• **Object modeling scripts**
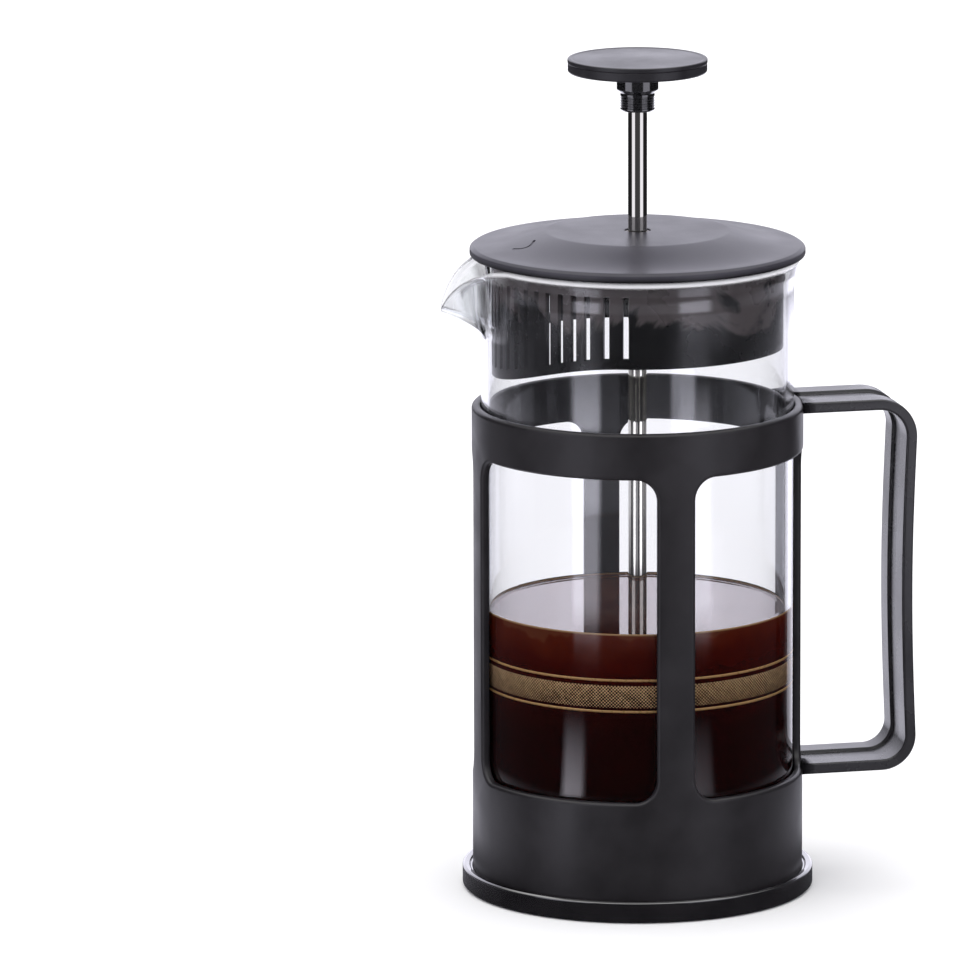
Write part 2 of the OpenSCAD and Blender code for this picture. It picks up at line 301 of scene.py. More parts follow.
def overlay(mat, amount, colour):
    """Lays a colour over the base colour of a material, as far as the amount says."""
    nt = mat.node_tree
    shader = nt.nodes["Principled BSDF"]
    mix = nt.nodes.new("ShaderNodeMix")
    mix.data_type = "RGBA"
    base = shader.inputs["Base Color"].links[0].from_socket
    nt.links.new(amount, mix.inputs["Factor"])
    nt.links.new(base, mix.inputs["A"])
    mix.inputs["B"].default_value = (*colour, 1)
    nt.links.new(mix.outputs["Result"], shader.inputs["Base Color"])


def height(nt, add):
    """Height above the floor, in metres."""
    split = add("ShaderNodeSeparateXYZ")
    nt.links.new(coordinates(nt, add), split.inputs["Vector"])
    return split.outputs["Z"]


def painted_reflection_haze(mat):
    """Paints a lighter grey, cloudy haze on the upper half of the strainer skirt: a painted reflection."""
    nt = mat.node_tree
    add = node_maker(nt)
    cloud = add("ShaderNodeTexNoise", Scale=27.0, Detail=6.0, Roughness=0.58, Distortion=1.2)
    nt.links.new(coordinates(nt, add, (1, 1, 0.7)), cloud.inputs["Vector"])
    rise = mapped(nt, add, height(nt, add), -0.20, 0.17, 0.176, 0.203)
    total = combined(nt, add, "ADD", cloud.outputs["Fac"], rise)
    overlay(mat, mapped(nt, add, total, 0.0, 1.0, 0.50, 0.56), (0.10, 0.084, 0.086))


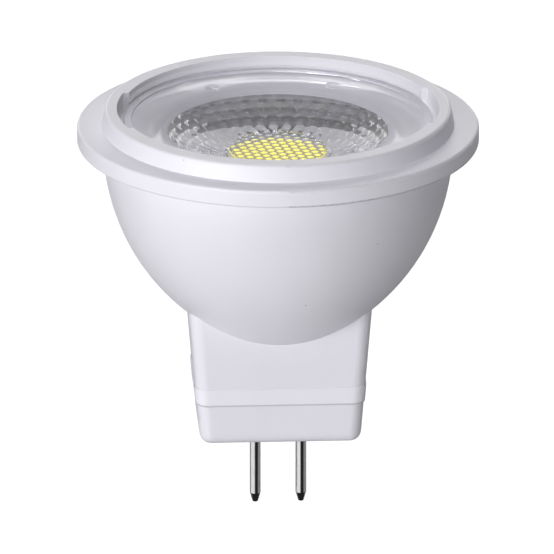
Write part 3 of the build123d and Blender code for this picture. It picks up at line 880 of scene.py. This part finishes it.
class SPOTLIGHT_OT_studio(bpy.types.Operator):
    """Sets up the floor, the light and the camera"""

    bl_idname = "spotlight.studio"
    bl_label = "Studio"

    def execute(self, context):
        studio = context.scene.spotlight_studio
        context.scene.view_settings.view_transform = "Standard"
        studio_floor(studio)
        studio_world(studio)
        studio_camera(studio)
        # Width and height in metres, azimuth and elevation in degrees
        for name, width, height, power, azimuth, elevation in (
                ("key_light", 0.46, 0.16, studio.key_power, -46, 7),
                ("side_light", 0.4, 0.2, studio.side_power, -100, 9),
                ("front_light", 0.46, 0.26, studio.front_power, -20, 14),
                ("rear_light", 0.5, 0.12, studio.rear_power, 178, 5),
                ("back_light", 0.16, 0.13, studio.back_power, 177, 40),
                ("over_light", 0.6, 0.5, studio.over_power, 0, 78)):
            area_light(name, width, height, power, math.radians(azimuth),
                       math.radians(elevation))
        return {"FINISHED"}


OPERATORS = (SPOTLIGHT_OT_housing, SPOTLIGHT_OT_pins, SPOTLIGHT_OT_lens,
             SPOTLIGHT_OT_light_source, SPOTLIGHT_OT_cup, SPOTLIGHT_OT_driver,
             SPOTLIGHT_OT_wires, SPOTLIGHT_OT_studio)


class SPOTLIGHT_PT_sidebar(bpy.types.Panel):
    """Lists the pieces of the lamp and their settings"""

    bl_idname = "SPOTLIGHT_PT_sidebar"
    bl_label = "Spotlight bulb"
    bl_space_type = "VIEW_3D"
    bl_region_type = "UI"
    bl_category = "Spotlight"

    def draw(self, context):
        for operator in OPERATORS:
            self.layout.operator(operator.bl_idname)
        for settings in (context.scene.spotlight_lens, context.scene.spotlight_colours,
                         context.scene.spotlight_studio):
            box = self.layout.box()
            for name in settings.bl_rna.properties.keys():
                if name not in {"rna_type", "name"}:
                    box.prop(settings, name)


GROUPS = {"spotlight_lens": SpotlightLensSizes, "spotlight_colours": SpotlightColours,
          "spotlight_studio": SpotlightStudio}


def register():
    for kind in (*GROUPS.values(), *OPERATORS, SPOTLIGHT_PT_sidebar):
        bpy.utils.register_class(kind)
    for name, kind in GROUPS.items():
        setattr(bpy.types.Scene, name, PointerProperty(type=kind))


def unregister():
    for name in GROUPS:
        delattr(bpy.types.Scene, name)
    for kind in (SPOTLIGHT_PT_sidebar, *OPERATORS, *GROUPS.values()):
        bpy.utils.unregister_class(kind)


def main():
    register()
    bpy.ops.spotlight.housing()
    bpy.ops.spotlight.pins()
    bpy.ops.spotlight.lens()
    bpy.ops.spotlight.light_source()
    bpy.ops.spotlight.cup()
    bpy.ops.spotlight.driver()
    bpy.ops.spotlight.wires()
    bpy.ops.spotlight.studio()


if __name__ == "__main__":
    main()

• **AIM OF THE TASK**
Write out each line of the data above again, exactly as given.

• **WRITTEN REPLY**
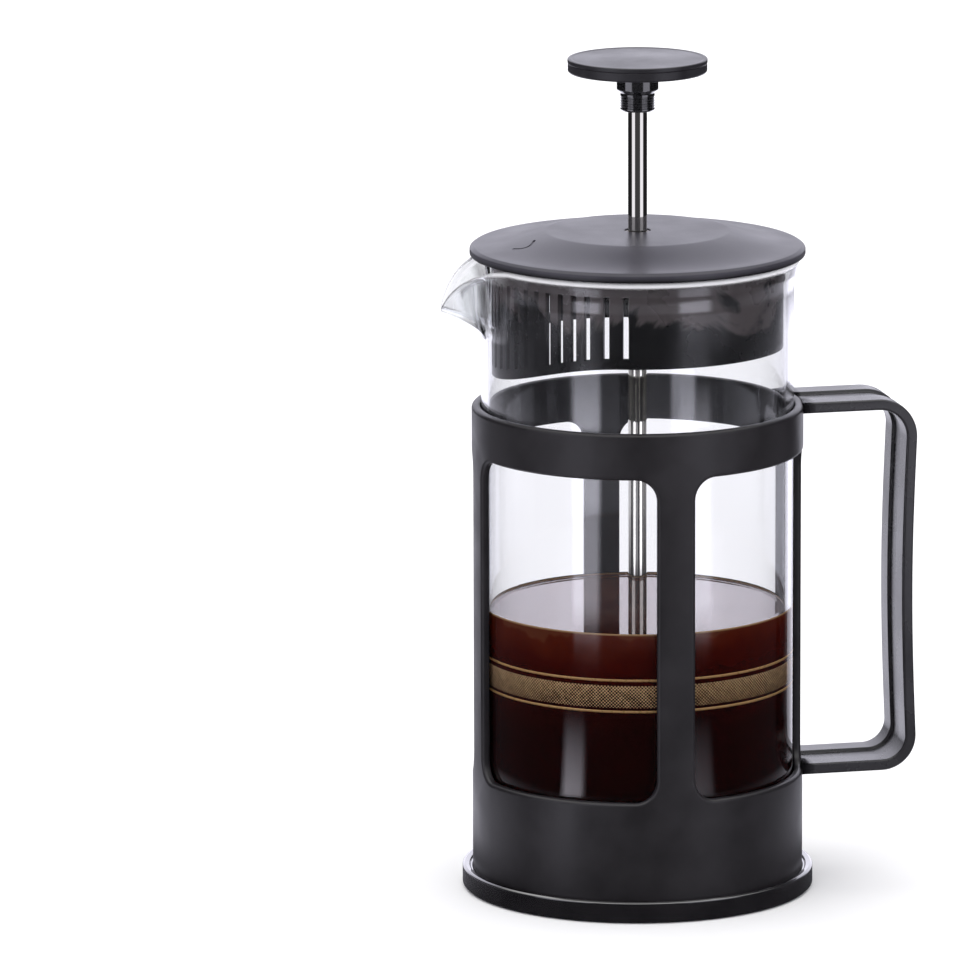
Write part 2 of the OpenSCAD and Blender code for this picture. It picks up at line 301 of scene.py. More parts follow.
def overlay(mat, amount, colour):
    """Lays a colour over the base colour of a material, as far as the amount says."""
    nt = mat.node_tree
    shader = nt.nodes["Principled BSDF"]
    mix = nt.nodes.new("ShaderNodeMix")
    mix.data_type = "RGBA"
    base = shader.inputs["Base Color"].links[0].from_socket
    nt.links.new(amount, mix.inputs["Factor"])
    nt.links.new(base, mix.inputs["A"])
    mix.inputs["B"].default_value = (*colour, 1)
    nt.links.new(mix.outputs["Result"], shader.inputs["Base Color"])


def height(nt, add):
    """Height above the floor, in metres."""
    split = add("ShaderNodeSeparateXYZ")
    nt.links.new(coordinates(nt, add), split.inputs["Vector"])
    return split.outputs["Z"]


def painted_reflection_haze(mat):
    """Paints a lighter grey, cloudy haze on the upper half of the strainer skirt: a painted reflection."""
    nt = mat.node_tree
    add = node_maker(nt)
    cloud = add("ShaderNodeTexNoise", Scale=27.0, Detail=6.0, Roughness=0.58, Distortion=1.2)
    nt.links.new(coordinates(nt, add, (1, 1, 0.7)), cloud.inputs["Vector"])
    rise = mapped(nt, add, height(nt, add), -0.20, 0.17, 0.176, 0.203)
    total = combined(nt, add, "ADD", cloud.outputs["Fac"], rise)
    overlay(mat, mapped(nt, add, total, 0.0, 1.0, 0.50, 0.56), (0.10, 0.084, 0.086))


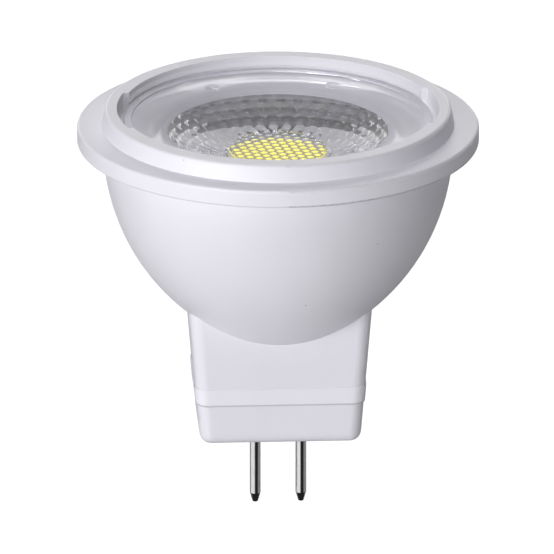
Write part 3 of the build123d and Blender code for this picture. It picks up at line 880 of scene.py. This part finishes it.
class SPOTLIGHT_OT_studio(bpy.types.Operator):
    """Sets up the floor, the light and the camera"""

    bl_idname = "spotlight.studio"
    bl_label = "Studio"

    def execute(self, context):
        studio = context.scene.spotlight_studio
        context.scene.view_settings.view_transform = "Standard"
        studio_floor(studio)
        studio_world(studio)
        studio_camera(studio)
        # Width and height in metres, azimuth and elevation in degrees
        for name, width, height, power, azimuth, elevation in (
                ("key_light", 0.46, 0.16, studio.key_power, -46, 7),
                ("side_light", 0.4, 0.2, studio.side_power, -100, 9),
                ("front_light", 0.46, 0.26, studio.front_power, -20, 14),
                ("rear_light", 0.5, 0.12, studio.rear_power, 178, 5),
                ("back_light", 0.16, 0.13, studio.back_power, 177, 40),
                ("over_light", 0.6, 0.5, studio.over_power, 0, 78)):
            area_light(name, width, height, power, math.radians(azimuth),
                       math.radians(elevation))
        return {"FINISHED"}


OPERATORS = (SPOTLIGHT_OT_housing, SPOTLIGHT_OT_pins, SPOTLIGHT_OT_lens,
             SPOTLIGHT_OT_light_source, SPOTLIGHT_OT_cup, SPOTLIGHT_OT_driver,
             SPOTLIGHT_OT_wires, SPOTLIGHT_OT_studio)


class SPOTLIGHT_PT_sidebar(bpy.types.Panel):
    """Lists the pieces of the lamp and their settings"""

    bl_idname = "SPOTLIGHT_PT_sidebar"
    bl_label = "Spotlight bulb"
    bl_space_type = "VIEW_3D"
    bl_region_type = "UI"
    bl_category = "Spotlight"

    def draw(self, context):
        for operator in OPERATORS:
            self.layout.operator(operator.bl_idname)
        for settings in (context.scene.spotlight_lens, context.scene.spotlight_colours,
                         context.scene.spotlight_studio):
            box = self.layout.box()
            for name in settings.bl_rna.properties.keys():
                if name not in {"rna_type", "name"}:
                    box.prop(settings, name)


GROUPS = {"spotlight_lens": SpotlightLensSizes, "spotlight_colours": SpotlightColours,
          "spotlight_studio": SpotlightStudio}


def register():
    for kind in (*GROUPS.values(), *OPERATORS, SPOTLIGHT_PT_sidebar):
        bpy.utils.register_class(kind)
    for name, kind in GROUPS.items():
        setattr(bpy.types.Scene, name, PointerProperty(type=kind))


def unregister():
    for name in GROUPS:
        delattr(bpy.types.Scene, name)
    for kind in (SPOTLIGHT_PT_sidebar, *OPERATORS, *GROUPS.values()):
        bpy.utils.unregister_class(kind)


def main():
    register()
    bpy.ops.spotlight.housing()
    bpy.ops.spotlight.pins()
    bpy.ops.spotlight.lens()
    bpy.ops.spotlight.light_source()
    bpy.ops.spotlight.cup()
    bpy.ops.spotlight.driver()
    bpy.ops.spotlight.wires()
    bpy.ops.spotlight.studio()


if __name__ == "__main__":
    main()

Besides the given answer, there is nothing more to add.